The RSPCA and the Countryside Alliance have clashed bitterly over the animal welfare charity’s policy of pursuing prosecutions for illegal hunting.
An investigation published by The Times reportedly found only four out of five RSPCA prosecutions for alleged illegal hunting were successful. As a result taxpayers had to foot legal bills for those that failed totalling at least £70,000, because defence costs in private prosecutions can be claimed against the public purse.
The findings led to the Alliance, which is fighting to overturn the hunt ban, to allege that the RSPCA was guilty of an abuse of the courts for mounting politically motivated legal cases. Tim Bonner, the Alliance’s director of campaigns said: "People will simply not understand why the taxpayer should foot the bill for failed RSPCA prosecutions, especially when they seem to be politically motivated.
“We believe the Government needs to look urgently at the law to ensure private prosecutors think twice before bringing spurious prosecutions.”
Specialist country sports lawyer Jamie Foster of Taunton-based Clarke Willmot represented one of the few defendants who pleaded guilty to illegal hunting. Huntsman David Parker of the Seavington in Somerset admitted blowing his hunting horn, encouraging the hounds to pursue a fox, which later escaped.
He was fined £500 with £500 costs despite the RSPCA requesting their full costs of close to £5,000 at the end of the case last September.
Mr Foster said of the case that it would have been more appropriate for the RSPCA to issue a caution, given no animal was harmed. “This was another example of a campaigning charity prioritising its own political interests in criminal proceedings, which in my view is inexcusable,” he said.

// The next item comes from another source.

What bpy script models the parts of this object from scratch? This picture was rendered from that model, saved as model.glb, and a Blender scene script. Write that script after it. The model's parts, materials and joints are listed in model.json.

The RSPCA hit back yesterday with a strongly-worded denial that it was acting in any way improperly in taking hunts to court. Ray Goodfellow, the charity’s chief legal officer, said: “The figures cited by the Countryside Alliance are disingenuous. It is a gross distortion to compare a percentage calculated on the number of summonses with a percentage calculated on the number of individual defendants successfully convicted.
“Obviously I reject the claim that our prosecutions are politically motivated. The RSPCA follows the principles laid down by the CPS Code for Crown Prosecutors. The Countryside Alliance should engage with the independent review of RSPCA prosecutions if they have concerns about the manner in which the RSPCA brings private prosecutions.”
Last year, in response to concerns, the Attorney-General, Dominic Grieve, wrote to the RSPCA suggesting it appoint a barrister to conduct a review of its policies. Last month Stephen Wooler, a former chief inspector of HM Crown Prosecution Service Inspectorate, was appointed to carry out the review. The RSPCA was criticised for spending more than £320,000 in 2012 pursuing a successful prosecution of the Heythrop Hunt, where David Cameron was a member.
According to The Times unsuccessful prosecutions pursued by the RSPCA included one against an 18-year-old student who had to sit her A levels under threat of a court conviction and two against a man, aged 79, who was under threat of action for a year before the case was dropped.
It is further alleged that some of those hunts targeted had Conservative connections while Gavin Grant, the RSPCA's chief executive is a Lib Dem supporter. The RSPCA deny Mr Grant played any part in the prosecution decisions.
The RSPCA said:"The Countryside Alliance is an increasingly desperate organisation and its campaign to bring back bloodsports is clearly failing.
"The vast majority of people in this country (80% of both rural and urban inhabitants) have made it clear in a new poll that they are opposed to the return of the cruel and vicious practice of hunting foxes with dogs.
"The Countryside Alliance's response to this is to resort to a new low of smear campaigns and inaccuracies."
Last week Barney White-Spunner, chief executive of the Countryside Alliance described the RSPCA as "sinister and nasty."
He said: "It's a sad story. It's got plenty of money but its membership has plummeted. A once great British institution has been turned from an animal welfare organisation into one concerned with animal rights. That's sad.
"Where does their moral authority come from," he asked in an interview with the Daily Telegraph. "They have no statutory authority yet when their inspectors turn up in uniform, its as a private organisation. There's something sinister and nasty about it. Why should they, just because they are rich, tell us how to behave towards animals?"